▶ DATA:
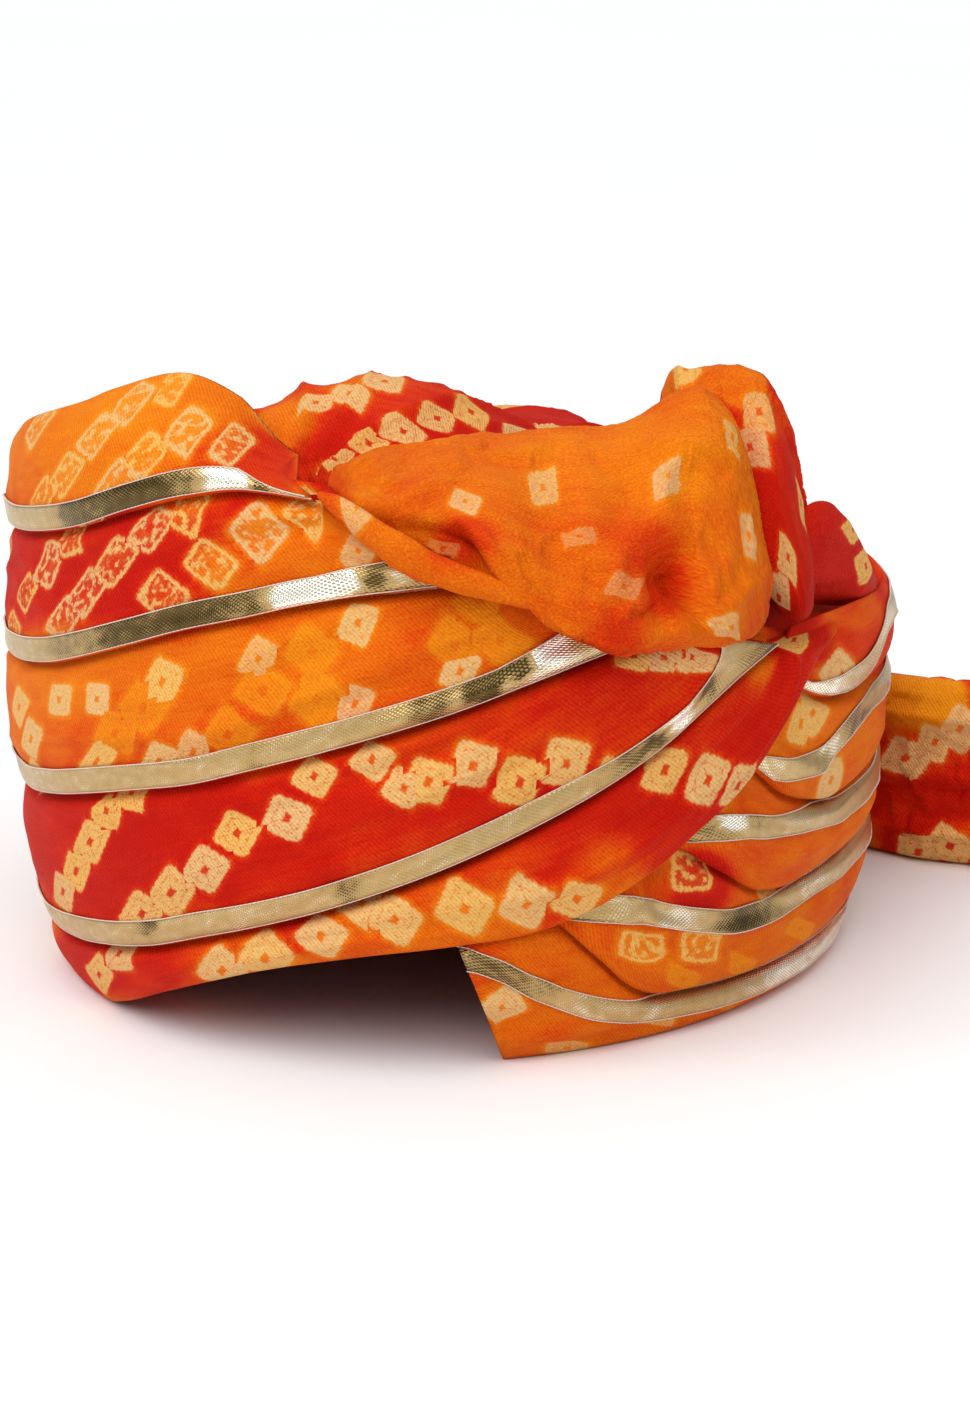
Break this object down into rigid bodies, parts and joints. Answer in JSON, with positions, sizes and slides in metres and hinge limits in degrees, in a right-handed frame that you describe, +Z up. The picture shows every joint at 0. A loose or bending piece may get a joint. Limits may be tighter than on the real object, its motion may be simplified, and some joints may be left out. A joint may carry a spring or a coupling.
{
  "type": "wound turban",
  "caption": "Wound tie-dye turban with lapped turns, gold ribbon trim, a puffed side knot and a loose pleated tail.",
  "frame": {"origin": "middle of the bounding box, on the surface that the rim stands on", "axes": "+Z up through the crown, -Y out of the forehead, +X towards the wearer's left, where the knot is"},
  "size_m": [0.3024, 0.3032, 0.1854],
  "materials": {
    "orange_cloth": "fine woven tie-dye cloth with a soft sheen, orange with cream squares",
    "red_cloth": "fine woven tie-dye cloth with a soft sheen, red with cream squares",
    "gold_ribbon": "woven metallic gold ribbon with thin pale selvages"
  },
  "bodies": {
    "root": {"padded_wall": "orange_cloth", "crown": "red_cloth", "front_turn_1": "orange_cloth", "front_turn_2": "red_cloth", "front_turn_3": "orange_cloth", "front_turn_4": "red_cloth", "front_turn_5": "orange_cloth", "side_turn_1": "red_cloth", "side_turn_2": "orange_cloth", "side_turn_3": "orange_cloth", "side_turn_4": "orange_cloth", "side_turn_5": "orange_cloth", "front_ribbon_1": "gold_ribbon", "front_ribbon_2": "gold_ribbon", "front_ribbon_3": "gold_ribbon", "front_ribbon_4": "gold_ribbon", "side_ribbon_1": "gold_ribbon", "side_ribbon_2": "gold_ribbon", "side_ribbon_3": "gold_ribbon", "side_ribbon_4": "gold_ribbon", "side_ribbon_5": "gold_ribbon", "knot_bloom": "orange_cloth", "knot_fold": "orange_cloth", "knot_crest": "red_cloth", "knot_tuck": "red_cloth", "tail": "red_cloth"}
  },
  "joints": []
}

▶ YOUR INSTRUCTIONS:
Every line above should be written out again exactly as it stands.

▶ WRITTEN ANSWER:
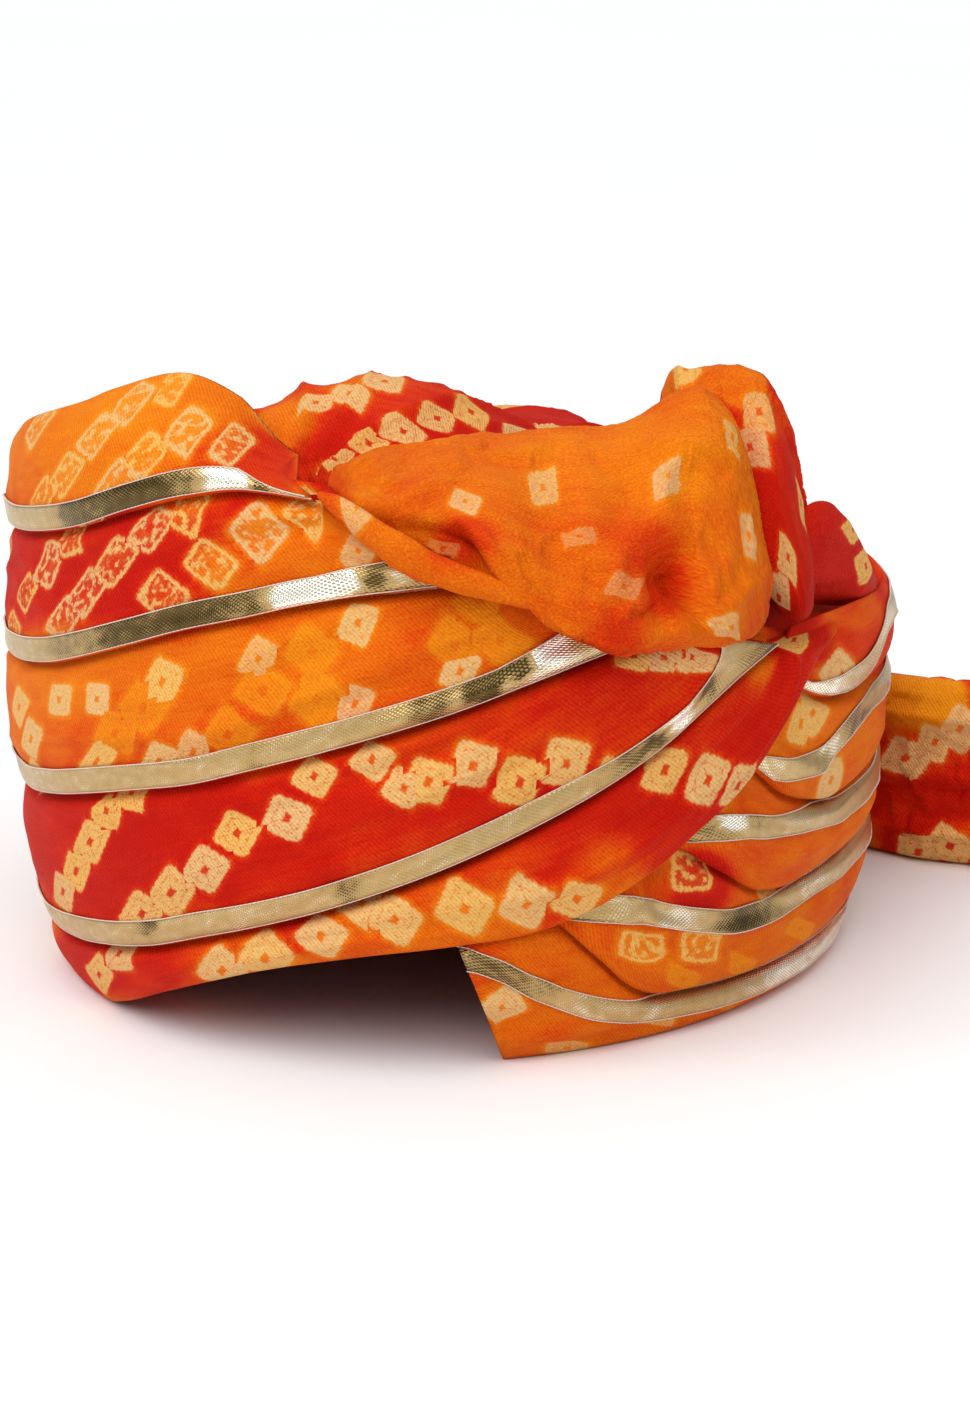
Break this object down into rigid bodies, parts and joints. Answer in JSON, with positions, sizes and slides in metres and hinge limits in degrees, in a right-handed frame that you describe, +Z up. The picture shows every joint at 0. A loose or bending piece may get a joint. Limits may be tighter than on the real object, its motion may be simplified, and some joints may be left out. A joint may carry a spring or a coupling.
{
  "type": "wound turban",
  "caption": "Wound tie-dye turban with lapped turns, gold ribbon trim, a puffed side knot and a loose pleated tail.",
  "frame": {"origin": "middle of the bounding box, on the surface that the rim stands on", "axes": "+Z up through the crown, -Y out of the forehead, +X towards the wearer's left, where the knot is"},
  "size_m": [0.3024, 0.3032, 0.1854],
  "materials": {
    "orange_cloth": "fine woven tie-dye cloth with a soft sheen, orange with cream squares",
    "red_cloth": "fine woven tie-dye cloth with a soft sheen, red with cream squares",
    "gold_ribbon": "woven metallic gold ribbon with thin pale selvages"
  },
  "bodies": {
    "root": {"padded_wall": "orange_cloth", "crown": "red_cloth", "front_turn_1": "orange_cloth", "front_turn_2": "red_cloth", "front_turn_3": "orange_cloth", "front_turn_4": "red_cloth", "front_turn_5": "orange_cloth", "side_turn_1": "red_cloth", "side_turn_2": "orange_cloth", "side_turn_3": "orange_cloth", "side_turn_4": "orange_cloth", "side_turn_5": "orange_cloth", "front_ribbon_1": "gold_ribbon", "front_ribbon_2": "gold_ribbon", "front_ribbon_3": "gold_ribbon", "front_ribbon_4": "gold_ribbon", "side_ribbon_1": "gold_ribbon", "side_ribbon_2": "gold_ribbon", "side_ribbon_3": "gold_ribbon", "side_ribbon_4": "gold_ribbon", "side_ribbon_5": "gold_ribbon", "knot_bloom": "orange_cloth", "knot_fold": "orange_cloth", "knot_crest": "red_cloth", "knot_tuck": "red_cloth", "tail": "red_cloth"}
  },
  "joints": []
}